* [Exercise data]:
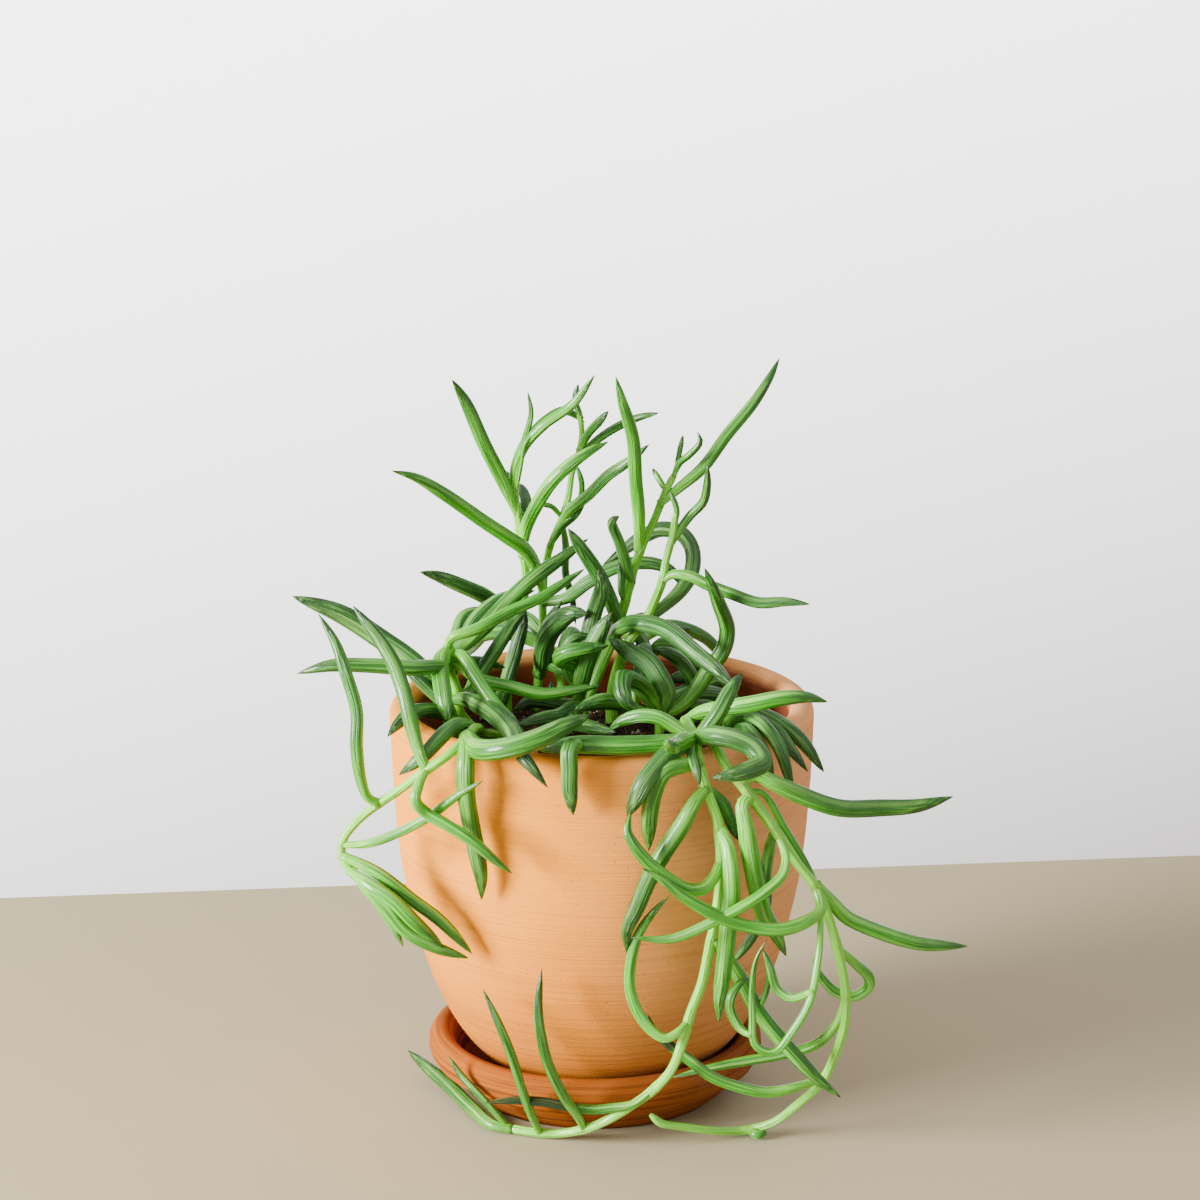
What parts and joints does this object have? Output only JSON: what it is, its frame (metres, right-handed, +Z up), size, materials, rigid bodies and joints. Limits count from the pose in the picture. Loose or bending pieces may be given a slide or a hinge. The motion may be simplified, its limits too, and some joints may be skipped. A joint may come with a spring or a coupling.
{
  "type": "potted string of bananas plant",
  "caption": "Trailing succulent with long banana-shaped leaves on stems that spill over the rim of a round terracotta pot standing in a saucer.",
  "frame": {"origin": "on the flat underside of the saucer, under the axis of the pot", "axes": "+Z up along the axis of the pot, -Y towards the full front of the plant where the stems trail over the rim, +X to the right of that view"},
  "size_m": [0.194, 0.1581, 0.215],
  "materials": {
    "terracotta": "matte",
    "saucer_clay": "matte",
    "soil": "matte",
    "foliage": "satin"
  },
  "bodies": {
    "root": {"saucer": "saucer_clay", "pot": "terracotta", "soil": "soil", "left_shoot": "foliage", "centre_shoot": "foliage", "tall_shoot": "foliage", "right_shoot": "foliage", "left_crown": "foliage", "left_trail": "foliage", "left_rim": "foliage", "right_front_trail": "foliage", "right_trail": "foliage", "right_rim": "foliage", "core_right": "foliage", "core_left": "foliage", "core_back": "foliage", "back_right": "foliage", "back_trail": "foliage", "back_crown": "foliage"}
  },
  "joints": []
}
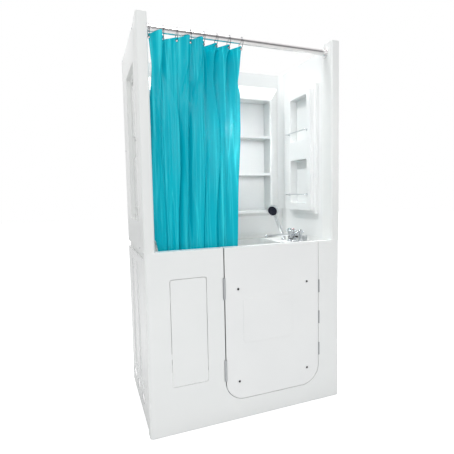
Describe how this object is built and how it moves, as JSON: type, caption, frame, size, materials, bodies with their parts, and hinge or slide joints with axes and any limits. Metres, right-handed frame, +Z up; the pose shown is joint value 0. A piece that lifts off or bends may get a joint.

* [Stated exercise]: State how many lines of the listing include "object", and nothing more.

* [Exercise result]: 2